* **Exercise goal**
Identify each line below containing the string "from" and copy it.
### Records supplied
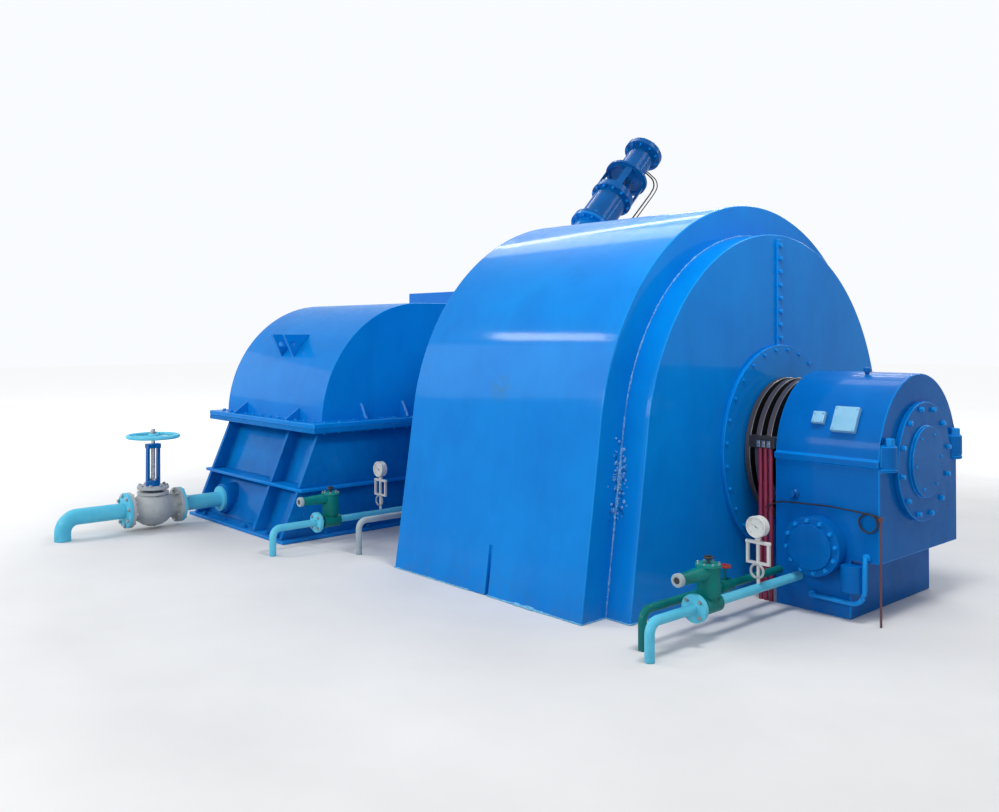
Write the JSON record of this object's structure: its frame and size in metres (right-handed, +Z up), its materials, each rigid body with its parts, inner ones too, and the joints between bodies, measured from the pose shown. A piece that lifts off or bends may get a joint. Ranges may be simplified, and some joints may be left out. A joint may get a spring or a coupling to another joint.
{
  "type": "hydroelectric generating set",
  "caption": "Horizontal hydroelectric generating set: arched generator hood, bearing pedestals, slip rings, Pelton turbine with needle servomotor, drain and cooling pipes.",
  "frame": {"origin": "on the floor, under the shaft's axis, at the middle of the generator hood", "axes": "+X along the shaft from the turbine to the outer bearing, +Y to the water inlet, +Z up"},
  "size_m": [5.518, 6.8286, 3.8542],
  "materials": {
    "hood_blue": "semi-gloss azure blue paint",
    "deep_blue": "semi-gloss blue paint, a little deeper",
    "pipe_blue": "light blue pipe paint",
    "pipe_green": "green valve paint",
    "bright_steel": "turned steel",
    "ring_metal": "dark steel with worn edges",
    "valve_grey": "silver-grey valve paint",
    "lead_red": "red cable sheath",
    "gauge_white": "white dial and light grey bracket"
  },
  "bodies": {
    "set": {"generator_hood": "hood_blue", "drum_near": "hood_blue", "drum_far": "hood_blue", "end_cover_near": "deep_blue", "end_cover_far": "deep_blue", "brush_gear": "ring_metal", "field_leads": "lead_red", "pedestal_near": "hood_blue", "pedestal_far": "hood_blue", "cap_near": "hood_blue", "cap_far": "hood_blue", "cap_covers": "pipe_blue", "bearing_end_near": "hood_blue", "bearing_end_far": "hood_blue", "cooler_near": "hood_blue", "cooler_far": "hood_blue", "turbine_casing": "deep_blue", "casing_ribs": "deep_blue", "casing_shelf": "deep_blue", "turbine_hood": "hood_blue", "hood_gussets": "hood_blue", "hood_lugs": "hood_blue", "nozzle_seat": "hood_blue", "nozzle_body": "hood_blue", "inlet_flange": "hood_blue", "servo_cylinder": "hood_blue", "servo_lantern": "deep_blue", "servo_head": "hood_blue", "drain_pipe": "pipe_blue", "valve_body": "valve_grey", "valve_yoke": "deep_blue", "drain_elbow": "pipe_blue", "cooling_pipe_near": "pipe_blue", "cooling_pipe_far": "pipe_blue", "control_valve_near": "pipe_green", "control_valve_far": "pipe_green", "gauge_near": "gauge_white", "gauge_far": "gauge_white", "return_pipe_near": "pipe_green", "return_pipe_far": "pipe_blue"},
    "rotor": {"main_shaft": "bright_steel", "slip_rings": "ring_metal"},
    "wheel": {"handwheel": "pipe_blue"},
    "stem": {"valve_stem": "bright_steel"},
    "needle": {"needle_rod": "bright_steel"}
  },
  "joints": [
    {"name": "rotor_spin", "type": "hinge", "parent": "set", "child": "rotor", "pos_m": [0, 0, 0.85], "axis": [1, 0, 0], "continuous": true},
    {"name": "handwheel_turn", "type": "hinge", "parent": "set", "child": "wheel", "pos_m": [-3.1, -2.44, 0.748], "axis": [0, 0, 1], "range_deg": [0, 6840]},
    {"name": "stem_rise", "type": "slide", "parent": "set", "child": "stem", "axis": [0, 0, 1], "range_m": [0, 0.153]},
    {"name": "needle_travel", "type": "slide", "parent": "set", "child": "needle", "axis": [0, 0.7071, 0.7071], "range_m": [0, 0.1]}
  ],
  "couplings": [
    {"joint": "stem_rise", "follows": "handwheel_turn", "m_per_rad": 0.0012732}
  ]
}
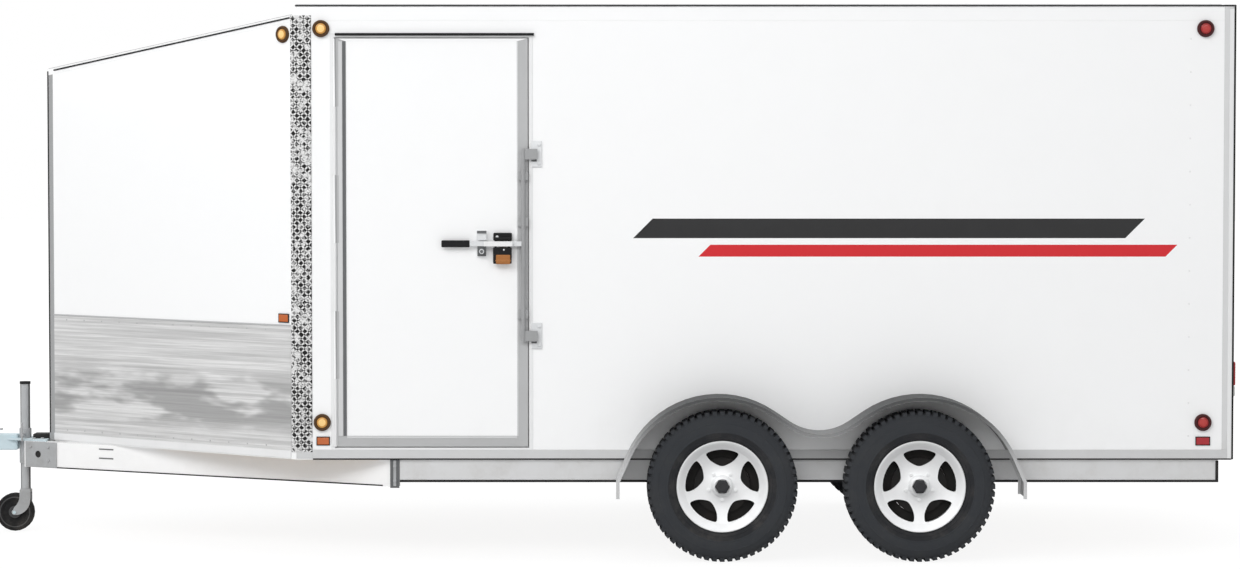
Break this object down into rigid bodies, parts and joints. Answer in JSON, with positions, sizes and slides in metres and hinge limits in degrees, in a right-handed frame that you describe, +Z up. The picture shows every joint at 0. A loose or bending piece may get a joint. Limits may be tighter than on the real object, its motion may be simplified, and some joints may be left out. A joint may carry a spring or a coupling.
{
  "type": "enclosed cargo trailer",
  "caption": "Enclosed box trailer with a V-shaped nose, tandem axles under twin-arched fenders, side door, rear ramp door and castor jack.",
  "frame": {"origin": "centre of the overall box on the ground", "axes": "-X towards the nose and coupler, +X towards the ramp door, -Y towards the side with the door, +Z up"},
  "size_m": [6.0854, 2.59, 2.54],
  "materials": {
    "white_paint": "semi-gloss",
    "grey_paint": "satin",
    "fender_paint": "satin",
    "aluminium": "brushed",
    "tread_plate": "tread plate",
    "cast_alloy": "satin cast",
    "galvanised": "galvanised",
    "chrome": "polished",
    "brass": "satin",
    "black_paint": "matt",
    "tyre_rubber": "matt",
    "plywood": "raw",
    "amber_lens": "clear-coated",
    "red_lens": "clear-coated"
  },
  "bodies": {
    "trailer": {"axle_front": "black_paint", "axle_rear": "black_paint", "chassis_frame": "white_paint", "corner_strip_left": "tread_plate", "corner_strip_right": "tread_plate", "coupler": "galvanised", "coupler_latch": "galvanised", "drawbar_left": "white_paint", "drawbar_right": "white_paint", "fender_left": "fender_paint", "fender_right": "fender_paint", "floor_deck": "plywood", "jack_clamp": "grey_paint", "lamp_front_high_left": "amber_lens", "lamp_front_high_right": "amber_lens", "lamp_front_low_left": "amber_lens", "lamp_front_low_right": "amber_lens", "lamp_nose_left": "amber_lens", "lamp_nose_right": "amber_lens", "lamp_rear_high_left": "red_lens", "lamp_rear_high_right": "red_lens", "lamp_rear_low_left": "red_lens", "lamp_rear_low_right": "red_lens", "nose_post": "aluminium", "nose_roof": "white_paint", "nose_wall_left": "white_paint", "nose_wall_right": "white_paint", "rear_frame": "white_paint", "rear_id_lamps": "red_lens", "roof": "white_paint", "side_door_frame": "white_paint", "side_wall_left": "white_paint", "side_wall_right": "white_paint", "stone_guard_left": "aluminium", "stone_guard_right": "aluminium", "tail_lamp_left": "red_lens", "tail_lamp_right": "red_lens"},
    "wheel_front_left": {"tyre_front_left": "tyre_rubber", "rim_front_left": "cast_alloy", "hub_drum_front_left": "black_paint"},
    "wheel_front_right": {"tyre_front_right": "tyre_rubber", "rim_front_right": "cast_alloy", "hub_drum_front_right": "black_paint"},
    "wheel_rear_left": {"tyre_rear_left": "tyre_rubber", "rim_rear_left": "cast_alloy", "hub_drum_rear_left": "black_paint"},
    "wheel_rear_right": {"tyre_rear_right": "tyre_rubber", "rim_rear_right": "cast_alloy", "hub_drum_rear_right": "black_paint"},
    "side_door": {"side_door": "white_paint", "side_door_lock": "chrome", "padlock": "brass"},
    "ramp_door": {"ramp_door": "white_paint", "ramp_lock_left": "chrome", "ramp_lock_right": "chrome"},
    "jack_stem": {"jack_stem": "grey_paint"},
    "jack_fork": {"jack_fork": "grey_paint"},
    "jack_wheel": {"jack_wheel": "tyre_rubber"}
  },
  "joints": [
    {"name": "wheel_front_left_spin", "type": "hinge", "parent": "trailer", "child": "wheel_front_left", "pos_m": [0.66325, -1.182, 0.344], "axis": [0, 1, 0], "continuous": true},
    {"name": "wheel_front_right_spin", "type": "hinge", "parent": "trailer", "child": "wheel_front_right", "pos_m": [0.66325, 1.182, 0.344], "axis": [0, 1, 0], "continuous": true},
    {"name": "wheel_rear_left_spin", "type": "hinge", "parent": "trailer", "child": "wheel_rear_left", "pos_m": [1.56225, -1.182, 0.344], "axis": [0, 1, 0], "continuous": true},
    {"name": "wheel_rear_right_spin", "type": "hinge", "parent": "trailer", "child": "wheel_rear_right", "pos_m": [1.56225, 1.182, 0.344], "axis": [0, 1, 0], "continuous": true},
    {"name": "side_door_swing", "type": "hinge", "parent": "trailer", "child": "side_door", "pos_m": [-1.11125, -1.076, 1.4475], "axis": [0, 0, -1], "range_deg": [0, 165]},
    {"name": "ramp_door_swing", "type": "hinge", "parent": "trailer", "child": "ramp_door", "pos_m": [3.03025, 0, 0.48875], "axis": [0, 1, 0], "range_deg": [0, 103.5]},
    {"name": "jack_slide", "type": "slide", "parent": "trailer", "child": "jack_stem", "axis": [0, 0, 1], "range_m": [0, 0.11]},
    {"name": "jack_castor", "type": "hinge", "parent": "jack_stem", "child": "jack_fork", "pos_m": [-2.72175, 0, 0.2], "axis": [0, 0, 1], "continuous": true},
    {"name": "jack_wheel_spin", "type": "hinge", "parent": "jack_fork", "child": "jack_wheel", "pos_m": [-2.77275, 0, 0.0935], "axis": [0, 1, 0], "continuous": true}
  ]
}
######
* **Answer to the exercise**
Write the JSON record of this object's structure: its frame and size in metres (right-handed, +Z up), its materials, each rigid body with its parts, inner ones too, and the joints between bodies, measured from the pose shown. A piece that lifts off or bends may get a joint. Ranges may be simplified, and some joints may be left out. A joint may get a spring or a coupling to another joint.
  "frame": {"origin": "on the floor, under the shaft's axis, at the middle of the generator hood", "axes": "+X along the shaft from the turbine to the outer bearing, +Y to the water inlet, +Z up"},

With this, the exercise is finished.